「不。」明姝搖搖頭,「方才我說的那些話,不過是在理智下分析得出的結論……」


    「可更多的時候,要那麽理智作甚?」明姝目光堅定,「這樁事既然叫我們撞上了,那我們就一定要管。」


    「救不了所有人,但至少可以救下眼前的這一些。」


    明姝轉頭望向江樂之:「你可還記得,我們曾讀過的韓昌黎的《送孟東野序》……」


    「大凡物不得其平則鳴。」明姝朗聲誦出其中的話語,神情認真,「身為讀書人,心若不平,不平當鳴。」


    「我們或許做不了更多,但隻要我們有筆,就可以寫下心中的不平來。」


    ☆☆☆


    回至驛館,明姝謝門閉客,備了紙筆,便端坐於桌前開始書寫。


    這是她第一次如此迫切地想要寫下一篇文章,以抒心中所感、所想、所不平。


    昔有屈原因受佞臣構陷,悲憤之下而作《離騷》;有杜甫見差吏深夜捉人,飽含同情地寫下《石壕吏》;亦有白居易見「顏色故」的琵琶女,深為其悲而寫下《琵琶行》……

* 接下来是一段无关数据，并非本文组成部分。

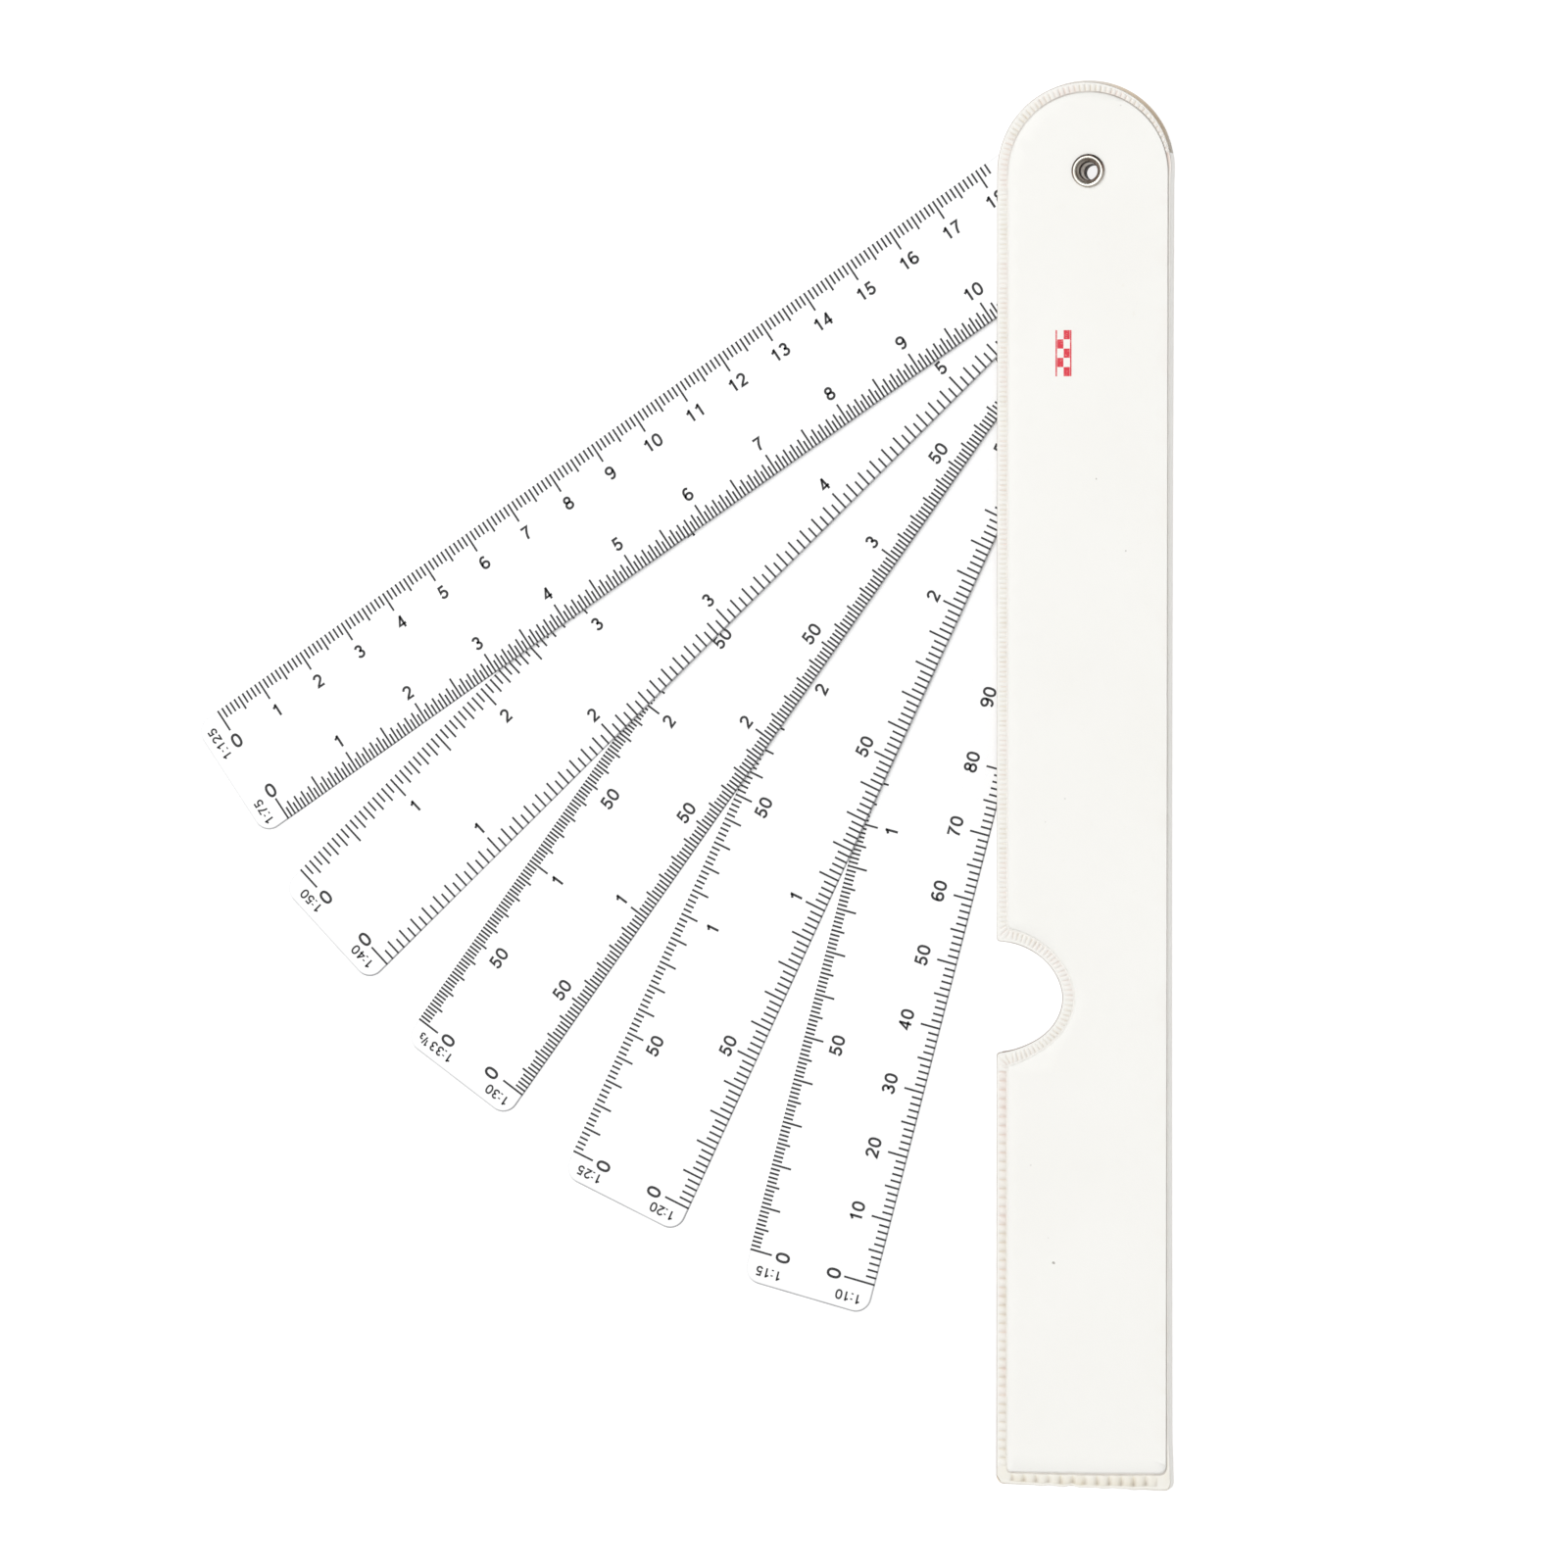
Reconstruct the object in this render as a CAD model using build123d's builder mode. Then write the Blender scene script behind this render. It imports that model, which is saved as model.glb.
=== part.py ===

    而她,沈明姝,雖比不得那些大家,可卻亦是想要感而所書,寫下所見聞的這不公之事。


    假借慈善之名,販幼女為娼妓,以此牟利……多少女孩在未知事的時候,便已然被定下了悲慘的一生——為娼為妓,為人玩物。


    她們同樣是滿懷期待地來到世界,可卻連選擇的機會都沒有,就要注定去麵對那淒苦漂泊的命運。


    隻因為某些人的惡。


    明姝回憶起先前那女子在說起被販賣一事時淡然的語氣,心中莫名抽痛。


    這樣的淡然背後,是一種對傷痛的麻木。


    這盛世之下,總有人在寫錦繡文章,歌頌那河清海晏、時和歲豐。


    而這群人生被販賣掉的女孩,卻沒有人為他們訴說上哪怕隻言片語。


    沒有也沒關係,她可以做第一個。


    ☆☆☆


    直至落下最後一個字,明姝顫抖著將筆置於筆擱上,麵上已然是滿是淚水。


    她閉上眼,任憑淚水流淌。


    她回憶起今日在鋪子裏,樂之問那女子為何會知道她們會來時那女子看向她的一眼。


    那一眼何其深刻,誘發了一種靈魂處生出的共鳴。


    明姝在慈幼堂時曾給過女子一個眼神,女子讀懂了,便知道她欲探知此事。


    因著一種不可說的默契,她們聚合在了鋪子裏。


    而這種默契,源自於相同的經曆。


    隻因為……她們都是被遺棄過的人……


    關於現代的那一段記憶,一直被塵封在她記憶的最深處。


    可那卻是明姝永遠都無法忘懷的。


    同慈幼堂的那些孩童相似,因為先天的心髒疾病,她在不知事的時候便被遺棄。


    自此,她便是在福利院長大,不知父不知母,隻知道自己是父母不要了的小孩。


    沒有人會站在她身前,為她遮風擋雨;也沒有人會站在她身後,做她堅實後盾。


    所以她必須乖巧溫順,才能有飯吃有衣穿,必須低調寡言,才能不牽扯到是非中。


    她那時雖然覺得命運不公,可也未曾真正向其低過頭。


    麵對來之不易的學習機會,她分外珍惜,是班裏最勤奮刻苦的一個。


    但因為一張出眾的麵容,她難免要比旁人多遇到些誘惑,也要多遭遇些非議。


    可麵對那些人、那些話,她卻能義正言辭地回一句:「我成績這麽好,以後什麽都會有的,為什麽要答應你?」


    她那時天真地以為,隻要繼續下去,她總能改變自己的命運,為自己掙來一份錦繡前程。


    可因為後來與那所謂親生父母的相遇、因為那一把蓄意放的火,一切皆作灰飛……


    室內靜謐無聲,明姝將自己蜷縮成小小一團,捂著唇、失聲痛哭起來。


    她為那布裙女子而難過,為那些慈幼堂的女童們而難過,也為曾經的自己而難過。